# Data block
↓

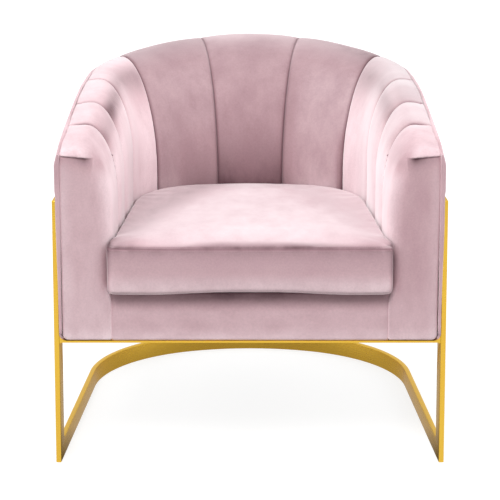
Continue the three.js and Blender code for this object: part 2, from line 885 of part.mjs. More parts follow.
const stripHalfLength = ((springCount - 1) / 2) * springSpacing + clipStripOverhang;
const frontStrip = rectangle(
  -stripHalfLength,
  stripHalfLength,
  springStart,
  springStart + clipStripWidth,
);
addPiece('spring_clip_front', prism(frontStrip, stripBottom, stripTop), zincSteel);
const outerSpringX = ((springCount - 1) / 2) * springSpacing;
const rearStripEnd = springEndAt(outerSpringX);
const rearStrip = rectangle(
  -stripHalfLength,
  stripHalfLength,
  rearStripEnd - clipStripWidth,
  rearStripEnd,
);
addPiece('spring_clip_rear', prism(rearStrip, stripBottom, stripTop), zincSteel);

// Deck pad over the springs, and the dust cover under the seat

const deckPlan = wallStations.map((station) => station.inner.clone()
  .addScaledVector(station.direction, -channelPadding));
addPiece('deck_pad', prism(deckPlan, deckBottom, deckHeight), felt);

const dustInset = coverInset + dustCoverInset;
const dustStart = crossbarDepth + clearance - dustInset * framePlan.inward.y;
const dustStartShare = dustStart / framePlan.along.y / framePlan.halfLength;
const dustPlan = [
  stationAt(dustStartShare, 0),
  ...allStations.filter(({ outerShare }) => (
    outerShare > dustStartShare && outerShare < 2 - dustStartShare)),
  stationAt(2 - dustStartShare, 0),
].map(({ frame }) => frame.point.clone().addScaledVector(frame.inward, dustInset));
const dustTop = tubUnderside - clearance;
addPiece('dust_cover', prism(dustPlan, dustTop - dustCoverThickness, dustTop), blackCloth);

// Outer cover: upright behind the frame, turned under at the hem

function outerCoverOutline(station) {
  const outside = [];
  const inside = [];
  for (let i = 0; i <= hemArcSteps; i += 1) {
    const angle = (Math.PI / 2) * (i / hemArcSteps);
    const across = 1 - Math.cos(angle);
    const down = 1 - Math.sin(angle);
    const innerRadius = hemRadius - coverThickness;
    outside.push(point2(coverInset + hemRadius * across, tubUnderside + hemRadius * down));
    inside.push(point2(
      coverInset + coverThickness + innerRadius * across,
      tubUnderside + coverThickness + innerRadius * down,
    ));
  }
  const hemEnd = coverInset + hemRadius + hemWidth;
  return [
    point2(coverInset, station.edge - clearance),
    ...outside,
    point2(hemEnd, tubUnderside),
    point2(hemEnd, tubUnderside + coverThickness),
    ...inside.reverse(),
    point2(coverInset + coverThickness, station.edge - clearance),
  ];
}

// The hem stops behind the arm facings, whose lower edges take its place
const hemNotch = prism([
  sidePoint(-hemWidth, wallInset - clearance),
  sidePoint(-hemWidth, wallInset + hemRadius + hemWidth),
  sidePoint(facingDepth + hemRadius, wallInset + hemRadius + hemWidth),
  sidePoint(facingDepth + hemRadius, wallInset - clearance),
], tubUnderside - cutOverrun, tubUnderside + hemRadius);
addPiece('outer_cover', cut(
  ringSolid(allStations, outerCoverOutline),
  [...bothSidesHoles, hemNotch, mirrored(hemNotch)],
), velvet);

// Arm facings and the front panel: flat padded fronts with softly rounded edges

function facingOutline(station, margin) {
  const bottom = tubUnderside + margin;
  const corner = [];
  for (let i = 0; i <= hemArcSteps; i += 1) {
    const angle = (Math.PI / 2) * (i / hemArcSteps);
    corner.push(point2(
      margin + facingCornerRadius * (1 - Math.cos(angle)),
      bottom + facingCornerRadius * (1 - Math.sin(angle)),
    ));
  }
  return [
    ...corner,
    point2(station.thickness - margin, bottom),
    ...rollSineShares.map((sine) => rollPoint(station, sine, margin)).reverse(),
    point2(crestInset, station.crest - margin),
    point2(channelEdgeRadius + margin, station.edge + clearance - margin),
    point2(margin, station.edge - channelEdgeRadius - margin),
  ];
}

const facingPlaces = [
  [0, facingRoundMargin],
  [facingRoundDepth / facingDepth, facingRoundMargin * facingRoundShare],
  [1, 0],
];

function facingSolid() {
  const sections = facingPlaces.map(([share, margin]) => {
    const run = share * (facingDepth - clearance) / facingDepth;
    const station = onWall(facingOuterShare * run);
    return { outline: facingOutline(station, margin), place: station.place };
  });
  return loft(sections);
}

const leftFacing = facingSolid();
addPiece('arm_facing_left', leftFacing, velvet);
addPiece('arm_facing_right', mirrored(leftFacing), velvet);

const frontPanelSections = facingPlaces.map(([share, margin]) => {
  const depth = share * (facingDepth - clearance);
  const halfWidth = seatWidthAt(facingDepth, clearance) - margin;
  return {
    outline: rectangle(-halfWidth, halfWidth, tubUnderside + margin, deckHeight - margin),
    place: (point) => new THREE.Vector3(point.x, depth, point.y),
  };
});
addPiece('front_panel', loft(frontPanelSections), velvet);

// Channels: each swells between its two seams, rolls over the crest and ends at the top edge

function channelOutline(station, crease) {
  const foot = deckHeight + clearance;
  return [
    point2(0, station.edge - channelPadding),
    point2(0, station.edge - channelEdgeRadius - crease / 2),
    point2(channelEdgeRadius, station.edge - crease / 2),
    point2(crestInset / 2, station.edge + crestRise * (1 - rollSineShares[0]) - crease),
    point2(crestInset, station.crest - crease),
    ...rollSineShares.map((sine) => rollPoint(station, sine, crease)),
    point2(station.thickness - crease, foot),
    point2(station.thickness - channelPadding, foot),
    ...rollBackSineShares.map((sine) => rollPoint(station, sine, channelPadding)),
    point2(crestInset, station.crest - channelPadding),
  ];
}

function channelSolid(channel) {
  const stations = channelStations[channel];
  const steps = stations.length - 1;
  const width = stations.reduce((sum, station, i) => (
    i ? sum + station.inner.distanceTo(stations[i - 1].inner) : 0), 0);
  const seamShare = clearance / 2 / width;
  const places = [seamShare, creaseLineShare];
  for (let step = 1; step < steps; step += 1) {
    places.push(step / steps);
  }
  places.push(1 - creaseLineShare, 1 - seamShare);
  return loft(places.map((place) => {
    const step = Math.min(Math.floor(place * steps), steps - 1);
    const station = stationMixed(stations[step], stations[step + 1], place * steps - step);
    const crease = channelCrease * Math.abs(2 * place - 1) ** creasePower;
    return { outline: channelOutline(station, crease), place: station.place };
  }));
}

const channelName = (channel) => `channel_pad_${String(channel + 1).padStart(2, '0')}`;
for (let channel = 0; channel <= middleChannel; channel += 1) {
  const pad = channelSolid(channel);
  addPiece(channelName(channel), pad, velvet);
  if (channel < middleChannel) {
    addPiece(channelName(channelSteps.length - 1 - channel), mirrored(pad), velvet);
  }
}

// Loose seat cushion: crowned cover with drawn-in sides, foam core and a zip at the back

const cushionBottom = deckHeight + clearance;
const cushionBack = seatDepth - cushionSideGap;
const cushionMiddle = (cushionBack - cushionOverhang) / 2;

function cushionPlan() {
  const wall = wallStations.filter((station, i) => i % 2 === 0).map((station) => (
    station.inner.clone().addScaledVector(station.direction, cushionSideGap)));
  const earX = seatHalfWidth + cushionEar;
  const front = -cushionOverhang;
  const rightFront = [point2(seatHalfWidth - cushionSideGap - clearance, -cushionSideGap)];
  for (let i = 0; i <= cushionCornerSteps; i += 1) {
    const angle = (Math.PI / 2) * (i / cushionCornerSteps);
    rightFront.push(point2(
      earX - cushionCornerRadius * (1 - Math.cos(angle)),
      front + cushionCornerRadius * (1 - Math.sin(angle)) * (cushionEarDepth / cushionCornerRadius),
    ));
  }
  for (let i = 1; i < cushionFrontSteps / 2; i += 1) {
    const t = i / (cushionFrontSteps / 2);
    rightFront.push(point2((earX - cushionCornerRadius) * (1 - t), front - cushionFrontBow * t));
  }
  const leftFront = rightFront.map((point) => point2(-point.x, point.y)).reverse();
  return [...wall, ...rightFront, point2(0, front - cushionFrontBow), ...leftFront];
}

const cushionOutline = cushionPlan();
const cushionHalfWidth = seatHalfWidth + cushionEar;

// A point of the outline drawn in towards the middle, first by a share and then by a length
function drawnIn(point, share, inset) {
  const size = share * (1 - inset / cushionHalfWidth);
  return point2(point.x * size, cushionMiddle + (point.y - cushionMiddle) * size);
}

function cushionSolid(inset) {
  const height = cushionCrownHeight - 2 * inset;
  return loft(cushionLevelShares.map(([share, level]) => ({
    outline: cushionOutline,
    place: (point) => {
      const { x, y } = drawnIn(point, share, inset);
      return new THREE.Vector3(x, y, cushionBottom + inset + level * height);
    },
  })), true);
}

// The zip follows the back of the cushion in a slot through the cover
const [drawShare, drawLevel] = sideDrawLevelShares;
const zipEdge = cushionOutline.filter(({ x, y }) => (
  y > cushionMiddle && Math.abs(x) < zipLength / 2));
const zipFace = (inset) => zipEdge.map((point) => drawnIn(point, drawShare, inset));
const zipMiddle = cushionBottom + cushionCrownHeight * drawLevel;
const zipHalfLength = Math.max(...zipFace(0).map(({ x }) => x));
const slot = new THREE.BoxGeometry(
  2 * (zipHalfLength + boreClearance),
  zipSlotDepth,
  zipHeight + 2 * boreClearance,
);
slot.translate(0, cushionBack - zipSlotDepth / 2 + cutOverrun, zipMiddle);
const cushionCavity = cushionSolid(cushionCoverThickness);
addPiece('cushion_cover', cut(cushionSolid(0), [cushionCavity, slot]), velvet);
addPiece('cushion_core', cushionSolid(cushionCoverThickness + cushionCoreGap), foam);
addPiece('cushion_zip', prism(
  [...zipFace(boreClearance), ...zipFace(boreClearance + zipTapeThickness).reverse()],
  zipMiddle - zipHeight / 2,
  zipMiddle + zipHeight / 2,
  false,
), zipTape);

// The origin lies under the middle of the outline
const model = new THREE.Group();
chair.position.y = -(frameDepth - cushionOverhang - cushionFrontBow) / 2;
model.add(chair);

export default model;
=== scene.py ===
# %% [markdown]
# A tub chair in pale velvet on a gilt flat-bar frame. The CAD model gives every piece its size
# and place. This notebook dresses it: soft pieces get their swell, seams and pile, and the steel
# gets rounded edges and a polish. It is read from top to bottom, one piece of the chair at a time.

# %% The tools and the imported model
import json
import math
import bmesh
import bpy
import numpy as np
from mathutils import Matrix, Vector, noise
from mathutils.bvhtree import BVHTree


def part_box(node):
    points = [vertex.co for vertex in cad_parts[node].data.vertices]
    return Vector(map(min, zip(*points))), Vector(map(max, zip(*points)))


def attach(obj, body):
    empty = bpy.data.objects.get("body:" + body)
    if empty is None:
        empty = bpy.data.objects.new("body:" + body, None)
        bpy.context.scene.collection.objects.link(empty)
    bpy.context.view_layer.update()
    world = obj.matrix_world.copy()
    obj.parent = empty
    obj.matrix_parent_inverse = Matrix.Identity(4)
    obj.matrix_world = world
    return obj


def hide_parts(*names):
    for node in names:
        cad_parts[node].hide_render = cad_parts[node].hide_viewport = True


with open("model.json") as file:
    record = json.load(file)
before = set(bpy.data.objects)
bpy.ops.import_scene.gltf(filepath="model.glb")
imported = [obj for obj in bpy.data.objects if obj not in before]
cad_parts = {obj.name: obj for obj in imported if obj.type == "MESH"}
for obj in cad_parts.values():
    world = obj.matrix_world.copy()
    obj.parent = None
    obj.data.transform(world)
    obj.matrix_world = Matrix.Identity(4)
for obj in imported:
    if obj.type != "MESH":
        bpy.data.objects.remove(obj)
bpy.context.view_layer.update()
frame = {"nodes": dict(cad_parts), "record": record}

# %% [markdown]
# The chair is drawn with the front of its frame at a depth of zero, because the photograph shows
# the front best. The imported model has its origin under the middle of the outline. One shift joins
# the two, and it is measured from the hoop rather than typed, so it follows the model.

# %% From chair measures to the model's frame
MM = 0.001
FRAME_DEPTH = 778 * MM
HOOP_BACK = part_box("base_hoop")[1].y
FRONT_SHIFT = FRAME_DEPTH - HOOP_BACK


def to_frame(points):
    """Points whose depth is counted from the front of the frame, moved into the model's frame."""
    moved = np.array(points, float)
    moved[..., 1] -= FRONT_SHIFT
    return moved


def new_object(name, data):
    """A named object with its data, put into the scene."""
    made = bpy.data.objects.new(name, data)
    bpy.context.scene.collection.objects.link(made)
    return made


print("front of the frame at y =", round(-FRONT_SHIFT, 4))

# %% [markdown]
# The camera stands where the photographer stood: high enough to look down by fifteen degrees and
# far away, with a long lens, so that the uprights at the sides stay almost parallel. A closer
# camera would flare the arms. The numbers come from fitting the cushion, the hoop and the seams.

# %% The camera
CAMERA_DISTANCE = 5.391
CAMERA_HEIGHT = 1.877
CAMERA_PITCH = 15
CAMERA_LENS = 208.4
SENSOR_WIDTH = 36

camera_data = bpy.data.cameras.new("photo_camera")
camera_data.lens = CAMERA_LENS
camera_data.sensor_width = SENSOR_WIDTH
camera = new_object("photo_camera", camera_data)
camera.location = (0, -CAMERA_DISTANCE - FRONT_SHIFT, CAMERA_HEIGHT)
camera.rotation_euler = (math.radians(90 - CAMERA_PITCH), 0, 0)
bpy.context.scene.camera = camera
print("camera at", tuple(round(value, 3) for value in camera.location))

# %% [markdown]
# Materials are little programs. To write one as a formula, a small class wraps a node's socket,
# and the signs of arithmetic add Math nodes. Any other node comes from one method, which takes
# the node's type, its settings and the values or links of its sockets.


# %% Shader maths in plain Python
def link_or_set(tree, socket, value):
    if isinstance(value, Wire):
        tree.links.new(value.socket, socket)
    else:
        socket.default_value = value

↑

# What is expected
Write out, unaltered, the lines from the opening of the listing through the line that includes "deckBottom, deckHeight), felt);".

# In response
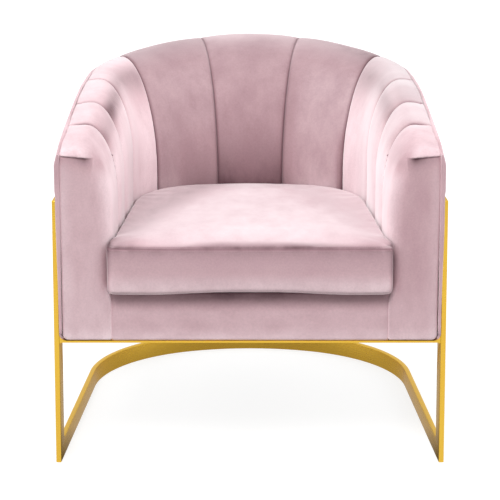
Continue the three.js and Blender code for this object: part 2, from line 885 of part.mjs. More parts follow.
const stripHalfLength = ((springCount - 1) / 2) * springSpacing + clipStripOverhang;
const frontStrip = rectangle(
  -stripHalfLength,
  stripHalfLength,
  springStart,
  springStart + clipStripWidth,
);
addPiece('spring_clip_front', prism(frontStrip, stripBottom, stripTop), zincSteel);
const outerSpringX = ((springCount - 1) / 2) * springSpacing;
const rearStripEnd = springEndAt(outerSpringX);
const rearStrip = rectangle(
  -stripHalfLength,
  stripHalfLength,
  rearStripEnd - clipStripWidth,
  rearStripEnd,
);
addPiece('spring_clip_rear', prism(rearStrip, stripBottom, stripTop), zincSteel);

// Deck pad over the springs, and the dust cover under the seat

const deckPlan = wallStations.map((station) => station.inner.clone()
  .addScaledVector(station.direction, -channelPadding));
addPiece('deck_pad', prism(deckPlan, deckBottom, deckHeight), felt);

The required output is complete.